Left-handed hitter Yordan Alvarez awaits his next pitch.

Yordan Alvarez Named AL Player of the Week After Dominant Start

April 7, 2026

Yordan Alvarez is off to the best start of his career, and Major League Baseball has taken notice.

The Houston Astros slugger was named American League Player of the Week on Monday, his fourth career weekly award, after going 8-for-17 with three home runs and seven walks over six games against the Boston Red Sox and Athletics last week.

Through his first 10 games of the season, Alvarez has compiled a .400/.578/.900 slash line, reaching base safely in 26 of 45 plate appearances. Entering Monday, he led all qualified MLB hitters in on-base percentage, slugging percentage and OPS, and his 12 walks were tied with teammate Jose Altuve for the most in the majors.
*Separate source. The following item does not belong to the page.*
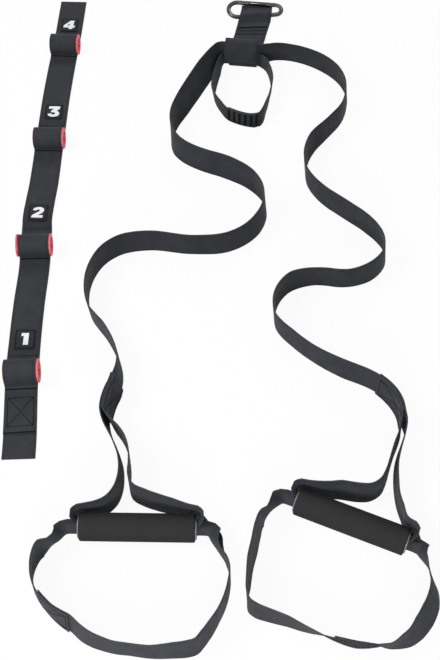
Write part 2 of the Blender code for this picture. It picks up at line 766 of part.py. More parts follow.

None of it has come easily. On April 1, with the Astros and Red Sox tied at two in the fifth inning, Boston ace Garrett Crochet drilled Alvarez in the ribs with a pitch. Alvarez flung his bat toward the dugout in frustration and stared down Crochet as he made his way to first base.

“Obviously, I can’t be happy in that situation,” Alvarez said through an interpreter after the game. “A hit-by-pitch is something that can hurt my career and finish my career. Only he knows if it was intentional or not. But obviously, in that situation, I can’t be happy with it.”
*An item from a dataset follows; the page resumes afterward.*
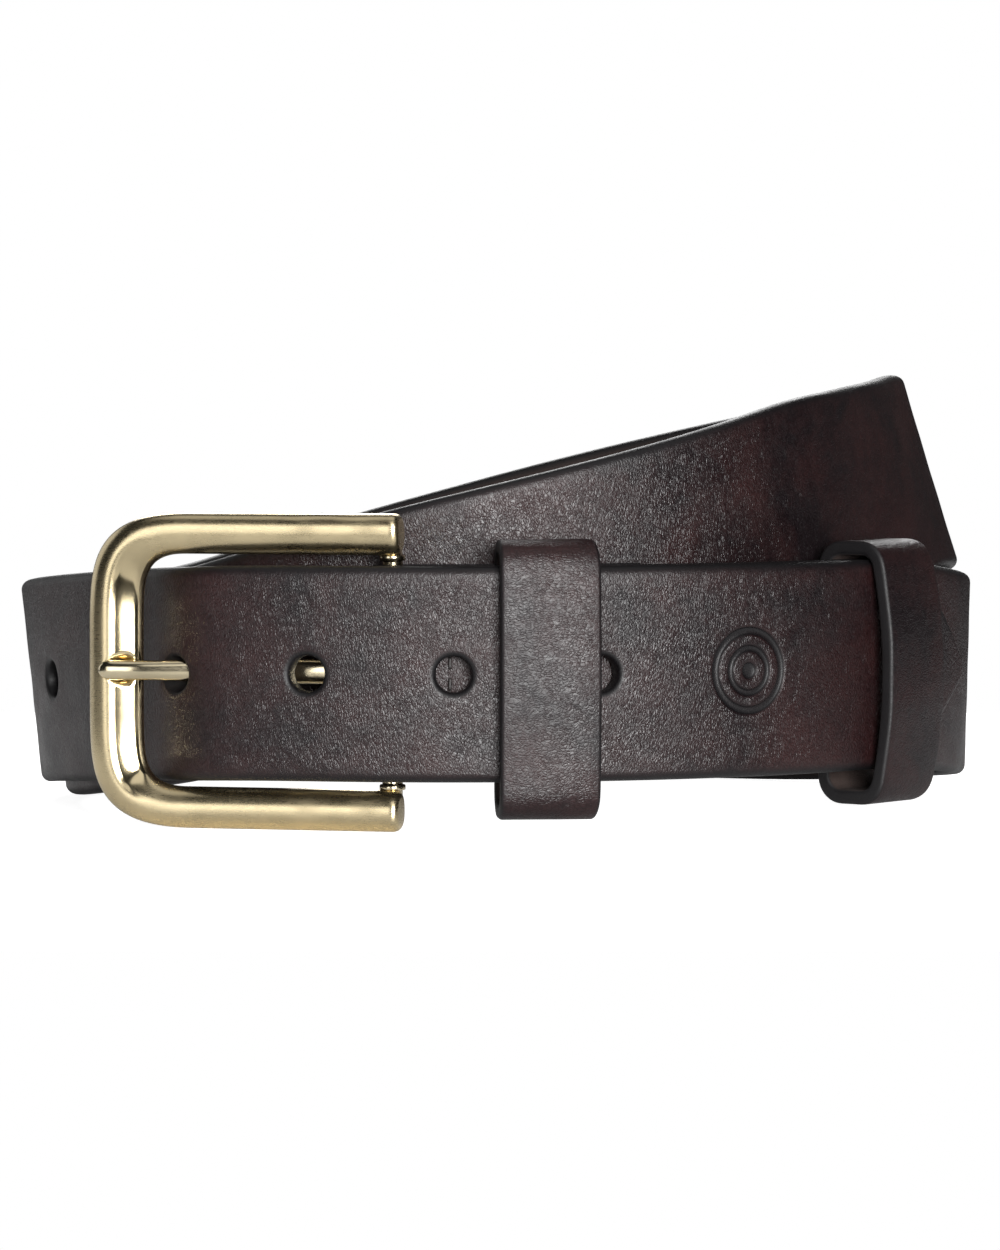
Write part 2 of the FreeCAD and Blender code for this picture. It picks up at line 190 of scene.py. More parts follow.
def strap_place(s, y, h):
    """Point at run s, y across from the centre line and h under the grain face.

    Hide is never quite flat, so the grain face has short dents 0.05 mm deep and long waves of 0.04 mm.
    """
    dents = 0.05 * np.sin(s / 5.3 + 0.35 * y) * np.sin(y / 4.1 + s / 17.0)
    wave = dents + 0.04 * np.sin(s / 11.7 + 1.3)
    level = h * np.interp(s, RUN, THICKNESS) / THICK + wave * (1 - h / THICK) * (h < 0.6)
    return table_at(GRAIN, s) + table_at(ACROSS, s) * y[:, None] - table_at(OUTWARD, s) * level[:, None]


def tip_half(s):
    """Half width: full, then two slightly bowed sides meeting in a rounded point."""
    d = max(0.0, RUN_END - s)
    if d >= TIP_LENGTH:
        return WIDTH / 2
    sides = (WIDTH / 2) * (1 - (1 - d / TIP_LENGTH) ** 1.28) ** 0.92
    return min(WIDTH / 2, math.sqrt(sides ** 2 + 4.4 * d * math.exp(-d / 3.0)) + 0.05)


# ---------------------------------------------------------------- mesh helpers
def new_mesh(name, points, faces):
    """Mesh in metres whose faces all look outwards."""
    data = bpy.data.meshes.new(name)
    data.from_pydata(points, [], faces)
    bm = bmesh.new()
    bm.from_mesh(data)
    bmesh.ops.recalc_face_normals(bm, faces=bm.faces)
    bm.to_mesh(data)
    bm.free()
    return data


def point_values(data, name, values):
    data.attributes.new(name, "FLOAT", "POINT").data.foreach_set("value", values)


def finish_mesh(name, data):
    data.validate()
    data.shade_smooth()
    obj = bpy.data.objects.new(name, data)
    bpy.context.scene.collection.objects.link(obj)
    return obj


def tube_faces(rings, count, base=0):
    """Faces of a closed tube whose rings follow each other in the list of points, with capped ends."""
    faces = []
    for i in range(rings - 1):
        for j in range(count):
            k = (j + 1) % count
            faces.append((base + i * count + j, base + i * count + k,
                          base + (i + 1) * count + k, base + (i + 1) * count + j))
    faces.append(tuple(base + j for j in range(count)))
    faces.append(tuple(base + (rings - 1) * count + j for j in reversed(range(count))))
    return faces


def lines_between(marks, step):
    """Positions with the marks kept and the rest evenly filled."""
    lines = [marks[0]]
    for a, b in zip(marks, marks[1:]):
        count = max(1, int(round((b - a) / step)))
        lines += [a + (b - a) * i / count for i in range(1, count + 1)]
    return lines


def round_end(end, way, radius, offsets):
    """Stations near an end of a strip, thinned to a round nose; way is 1 or -1 into the strip."""
    return [(end + way * d, math.sqrt(1 - (1 - d / radius) ** 2) + 0.02) for d in offsets]


# ---------------------------------------------------------------- strips of leather
EDGE_TURNS = (15, 30, 45, 60, 75, 90)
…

The HBP was a scare for a team that watched Alvarez play in only 48 games last season due to a hand injury and a late-season ankle sprain. The Astros have managed him carefully this year, starting him at designated hitter in eight of his first 10 games to limit the risk of injury. A trainer visited during the Crochet incident, but Alvarez was fine and has not missed a game since.

The award is a reflection of an approach as much as a stat line. The Astros overhauled their offensive philosophy this offseason, adding new hitting coaches and an offensive coordinator with an emphasis on working counts and drawing walks. The team drew 50 walks in its first nine games, averaging 5.6 per game compared to 2.9 last season, and Alvarez has been the standard-bearer for that approach, combining his trademark power with a patience at the plate that has made him nearly impossible to pitch to.
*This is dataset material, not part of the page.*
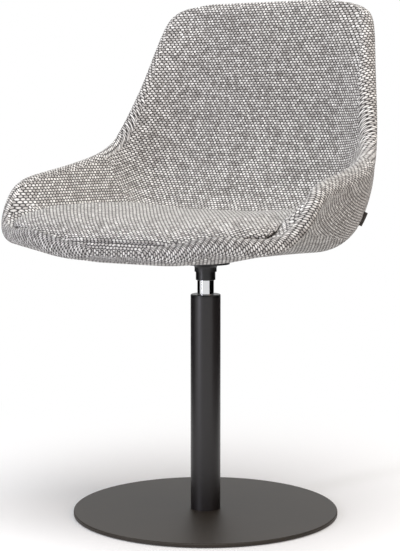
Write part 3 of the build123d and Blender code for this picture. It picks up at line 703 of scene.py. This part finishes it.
def aimedLight(name, place, target, width, height, power, colour):
    # an area lamp whose -Z points from its place to the target
    data = bpy.data.lights.new(name, "AREA")
    data.shape = "RECTANGLE"
    data.size, data.size_y = width, height
    data.energy = power
    data.color = linearColour(colour)[:3]
    lamp = bpy.data.objects.new(name, data)
    lamp.location = place
    heading = np.array(target) - np.array(place)
    tilt = math.atan2(math.hypot(heading[0], heading[1]), -heading[2])
    lamp.rotation_euler = (tilt, 0, math.atan2(heading[1], heading[0]) - math.pi / 2)
    bpy.context.scene.collection.objects.link(lamp)


def studioFloor(settings):
    # one large plane. Round the chair the camera sees its shading and a little glow, so that it keeps
    # the shadow, and further out it fades to white
    edge = settings["floorSize"] / 2
    points = np.array([(-edge, -edge, 0), (edge, -edge, 0), (edge, edge, 0), (-edge, edge, 0)])
    material, tree = newTree("paleStudioFloor")
    camera = addNode(tree, "ShaderNodeLightPath", None, "Is Camera Ray")
    glossy = camera.node.outputs["Is Glossy Ray"]
    seen = addNode(tree, "ShaderNodeMath", {0: camera, 1: glossy}, operation="MAXIMUM")
    where = addNode(tree, "ShaderNodeTexCoord", None, "Object")
    radius = addNode(tree, "ShaderNodeVectorMath", {0: where}, "Value", operation="LENGTH")
    fade = addNode(tree, "ShaderNodeMapRange", {
        "Value": radius, "From Min": settings["fadeFrom"], "From Max": settings["fadeTo"]},
        interpolation_type="SMOOTHSTEP")
    matt = addNode(tree, "ShaderNodeBsdfDiffuse", {"Color": linearColour(settings["floorColour"])})
    lift = addNode(tree, "ShaderNodeMath", {0: seen, 1: settings["floorLift"]}, operation="MULTIPLY")
    glow = addNode(tree, "ShaderNodeEmission", {"Color": (1, 1, 1, 1), "Strength": lift})
    lifted = addNode(tree, "ShaderNodeAddShader", {0: matt, 1: glow})
    white = addNode(tree, "ShaderNodeEmission", {"Color": (1, 1, 1, 1), "Strength": 1.0})
    share = addNode(tree, "ShaderNodeMath", {0: seen, 1: fade}, operation="MULTIPLY")
    surface = addNode(tree, "ShaderNodeMixShader", {0: share, 1: lifted, 2: white})
    addNode(tree, "ShaderNodeOutputMaterial", {"Surface": surface})
    floor = meshPiece("studioFloor", points, [[0, 1, 2, 3]], None, material)


def studioWorld(settings):
    # plain soft light, white where the camera or a reflection sees it
    world = bpy.data.worlds.new("softStudio")
    world.use_nodes = True
    tree = world.node_tree
    tree.nodes.clear()
    camera = addNode(tree, "ShaderNodeLightPath", None, "Is Camera Ray")
    glossy, through = camera.node.outputs["Is Glossy Ray"], camera.node.outputs["Is Transmission Ray"]
    either = addNode(tree, "ShaderNodeMath", {0: camera, 1: glossy}, operation="MAXIMUM")
    seen = addNode(tree, "ShaderNodeMath", {0: either, 1: through}, operation="MAXIMUM")
    strength = addNode(tree, "ShaderNodeMapRange", {
        "Value": seen, "To Min": settings["world"], "To Max": 1.0})
    sky = addNode(tree, "ShaderNodeBackground", {"Color": (1, 1, 1, 1), "Strength": strength})
    addNode(tree, "ShaderNodeOutputWorld", {"Surface": sky})
    bpy.context.scene.world = world


def studioCamera(settings):
    # the lens is the sensor's height times the focal length in pixels over the picture's height
    data = bpy.data.cameras.new("photoView")
    data.sensor_fit = "VERTICAL"
    data.sensor_height = data.sensor_width = settings["sensor"]
    data.lens = settings["sensor"] * settings["focalPixels"] / settings["imageHeight"]
    data.clip_end = settings["clipEnd"]
    camera = bpy.data.objects.new("photoView", data)
    turn = math.radians(settings["cameraAzimuth"])
    far = settings["cameraDistance"] * mm
    camera.location = (far * math.sin(turn), -far * math.cos(turn), settings["cameraHeight"] * mm)
    camera.rotation_euler = (
        math.radians(90 - settings["cameraPitch"]), 0, turn + math.radians(settings["cameraYaw"]))
    bpy.context.scene.collection.objects.link(camera)
    bpy.context.scene.camera = camera


def darkCard(name, right, behind, near, height, settings):
    # an upright card outside the view that the column and the chrome mirror as a dark streak
    turn = math.radians(settings["cameraAzimuth"])
    across = np.array([math.cos(turn), math.sin(turn), 0])
    towards = np.array([math.sin(turn), -math.cos(turn), 0])
    first, last = across * right + towards * behind, across * right + towards * near
    rise = np.array([0, 0, height])
    points = np.array([first, last, last + rise, first + rise])
    material, tree = newTree("blackStudioCard")
    matt = addNode(tree, "ShaderNodeBsdfDiffuse", {"Color": linearColour(settings["cardColour"])})
    addNode(tree, "ShaderNodeOutputMaterial", {"Surface": matt})
    card = meshPiece(name, points, [[0, 1, 2, 3]], None, material)
    card.visible_camera = card.visible_diffuse = card.visible_shadow = False


studioFloor(studioSettings)
studioWorld(studioSettings)
studioCamera(studioSettings)
for card in cards:
    darkCard(*card, studioSettings)
for lamp in lamps:
    aimedLight(*lamp)
bpy.context.scene.view_settings.view_transform = "Standard"
print("studio set")

bpy.context.view_layer.update()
It is only 10 games, and no one is printing ballots yet. But Alvarez has carried a career .298 average and .966 OPS into this season, and his Statcast numbers through the early going—first in expected weighted on-base average among qualified hitters, second in expected slugging—suggest the production is real. The last time a designated hitter won the American League MVP was Shohei Ohtani, and the circumstances were unique. If Alvarez stays healthy and keeps hitting like this, that conversation is going to get louder as the summer arrives.